The coming of the industrial age meant new money, new country-house owners, and new interest in private libraries. It also meant the rise of important booksellers, like Bernard Quaritch and Maggs Brothers, both established in the middle of the nineteenth century in London. Somewhat later, the famous Dr. Rosenbach of Philadelphia assisted many rich American collectors in the harvest of books from English country-house collections.
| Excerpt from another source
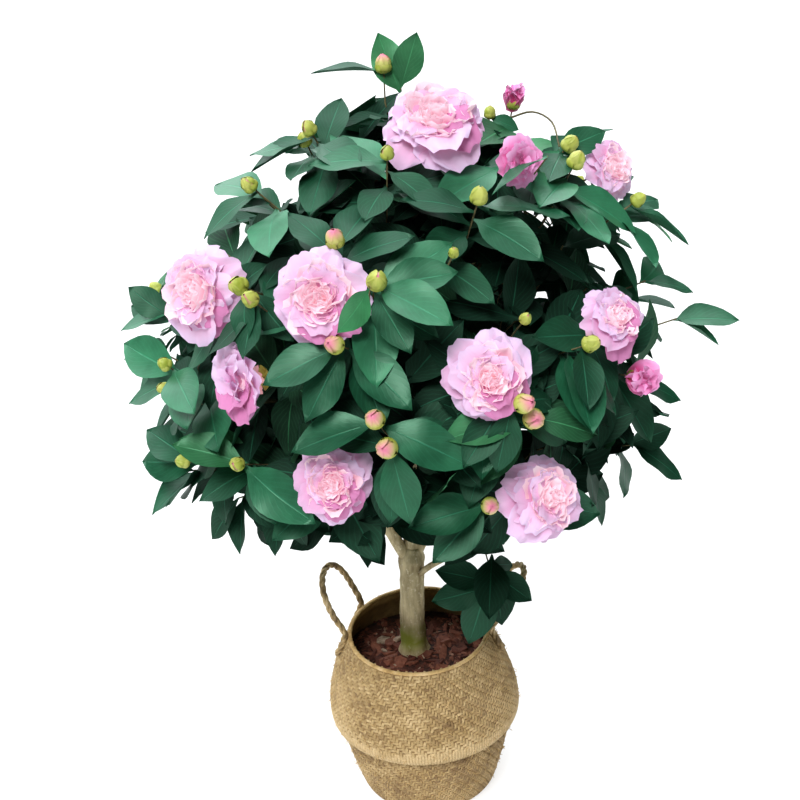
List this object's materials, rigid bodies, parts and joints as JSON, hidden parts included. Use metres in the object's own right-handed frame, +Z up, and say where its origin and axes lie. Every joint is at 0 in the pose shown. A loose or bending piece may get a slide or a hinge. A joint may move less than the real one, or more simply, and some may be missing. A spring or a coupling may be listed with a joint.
{
  "type": "potted camellia shrub",
  "caption": "Camellia shrub in flower on a short clean trunk, with a round leafy crown, buds and ruffled blooms, in a round belly basket with rope handles.",
  "frame": {"origin": "centre of the basket's flat underside, at floor level", "axes": "+Z up the trunk; -Y towards the front of the plant, the side with most blooms; +X to the right seen from the front"},
  "size_m": [0.737, 0.6641, 1.027],
  "materials": {
    "foliage": "satin",
    "bark": "matte",
    "bark_mulch": "matte",
    "seagrass": "matte",
    "rope": "matte"
  },
  "bodies": {
    "root": {"basket": "seagrass", "bough_back": "bark", "bough_far_back": "bark", "bough_front": "bark", "bough_front_left": "bark", "bough_front_right": "bark", "bough_left": "bark", "bough_low_back_left": "bark", "bough_low_back_right": "bark", "bough_low_front": "bark", "bough_low_left": "bark", "bough_right": "bark", "bough_top": "bark", "bough_upper_back": "bark", "bough_upper_front": "bark", "bough_upper_left": "bark", "bough_upper_right": "bark", "handle_left": "rope", "handle_right": "rope", "leader": "bark", "leaves_back": "foliage", "leaves_far_back": "foliage", "leaves_front": "foliage", "leaves_front_left": "foliage", "leaves_front_right": "foliage", "leaves_hanging": "foliage", "leaves_left": "foliage", "leaves_low_back_left": "foliage", "leaves_low_back_right": "foliage", "leaves_low_front": "foliage", "leaves_low_left": "foliage", "leaves_right": "foliage", "leaves_top": "foliage", "leaves_upper_back": "foliage", "leaves_upper_front": "foliage", "leaves_upper_left": "foliage", "leaves_upper_right": "foliage", "low_twig": "bark", "main_back": "bark", "main_front": "bark", "main_left": "bark", "main_right": "bark", "soil": "bark_mulch", "trunk": "bark"}
  },
  "joints": []
}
While interest in the cultural heritage of the country house slowly grew after the second world war, it took the sequential arrivals from the British Library of John Fuggles, Nicholas Barker and Mark Purcell himself for National Trust attention to the books and libraries in its care to reach a satisfactory level. Purcell’s overall conclusion is that, while the fortunes of important private libraries will continue to wax and wane with those of their owners, collections now owned or supported by public funding are likely to flourish, since their value for social and cultural research has never been so widely acknowledged.

Purcell’s book is an excellent example of a thoroughgoing discussion that is appropriately accompanied by pictures; it is not a picture book fleshed out with commentary. Its 300 pages of text and 50 pages of notes and reference provide a fine introduction to an important part of book history.